PyTorch, along with pretty much every other deep learning framework, uses [CUDA](https://developer.nvidia.com/cuda-zone) to efficiently compute the forward and backwards passes on the GPU. In PyTorch, you move your model parameters and other tensors to the GPU memory using `model.to('cuda')`. You can move them back from the GPU with `model.to('cpu')` which you'll commonly do when you need to operate on the network output outside of PyTorch.

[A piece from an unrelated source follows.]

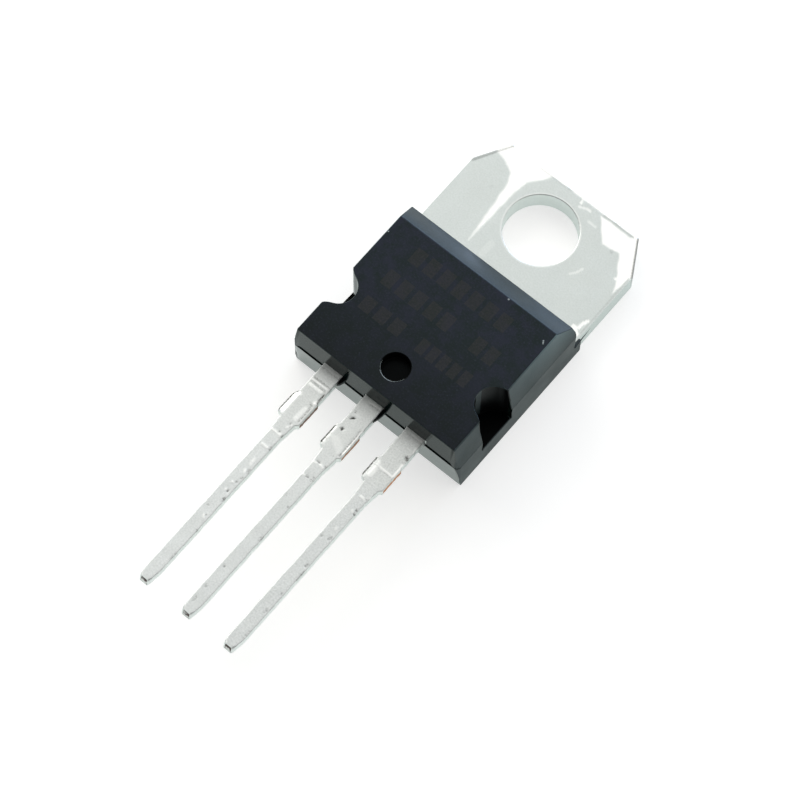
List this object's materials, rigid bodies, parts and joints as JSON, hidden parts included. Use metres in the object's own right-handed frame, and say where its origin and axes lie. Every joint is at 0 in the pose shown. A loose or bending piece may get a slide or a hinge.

As a demonstration of the increased speed, I'll compare how long it takes to perform a forward and backward pass with and without a GPU.

In [10]:
import time

In [11]:
for device in ['cpu', 'cuda']:

    criterion = nn.NLLLoss()
    # Only train the classifier parameters, feature parameters are frozen
    optimizer = optim.Adam(model.classifier.parameters(), lr=0.001)

    model.to(device)

    for ii, (inputs, labels) in enumerate(trainloader):

        # Move input and label tensors to the GPU
        inputs, labels = inputs.to(device), labels.to(device)

        start = time.time()

        outputs = model.forward(inputs)
        loss = criterion(outputs, labels)
        loss.backward()
        optimizer.step()

        if ii==3:
            break
        
    print(f"Device = {device}; Time per batch: {(time.time() - start)/3:.3f} seconds")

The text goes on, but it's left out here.